The Day After Tomorrow (2004)
Water’s always been a tricky thing to get right on screen – witness all those ropey old model shots of ships, where the water doesn’t scale properly – but CGI’s made it possible to create realistic shots of water on a grand scale. A case in point is the flooding of Manhattan in eco-disaster movie The Day After Tomorrow – which called on Digital Domain to conjure up a tidal wave of water that accurately flowed through the streets of New York. The film itself was more of a damp squib.
The Curious Case of Benjamin Button (2008)
David Fincher’s bass-ackwards biography called for Brad Pitt to play the title character from his birth as an old man to his twilight years as a youngster. The CGI effects team from Digital Domain had to create a CGI lead character that would mirror Pitt’s performance and hold up to scrutiny – for the first hour of the film. No small challenge – but they rose to it, capturing Pitt’s performance and mapping it onto an anatomically-accurate maquette of the aged Benjamin Button – and then placing the resulting CGI creation onto the bodies of different actors who played Pitt at different ages. Check out how Digital Domain realised the effect in this TED talk.
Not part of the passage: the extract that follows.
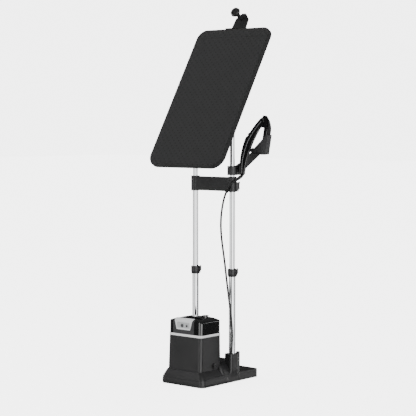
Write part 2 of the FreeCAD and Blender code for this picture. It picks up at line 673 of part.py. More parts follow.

Pirates of the Caribbean: Dead Man’s Chest (2006)
To realise the outlandish half-man, half-fish crew of The Flying Dutchman, Industrial Light & Magic refined its motion capture tech into the iMoCap system. Actors performing motion captured roles could work opposite their colleagues on-set – meaning that ILM could include more elements of Bill Nighy’s performance as the half-squid Davy Jones into the CGI character that appeared on-screen.
Death Becomes Her (1992)
This somewhat forgettable horror-comedy bagged Industrial Light & Magic a visual effects Oscar for its work. It pioneered the depiction of realistic human skin using CGI – used to great effect in twisting Meryl Streep’s head around on its neck and punching a hole through Goldie Hawn.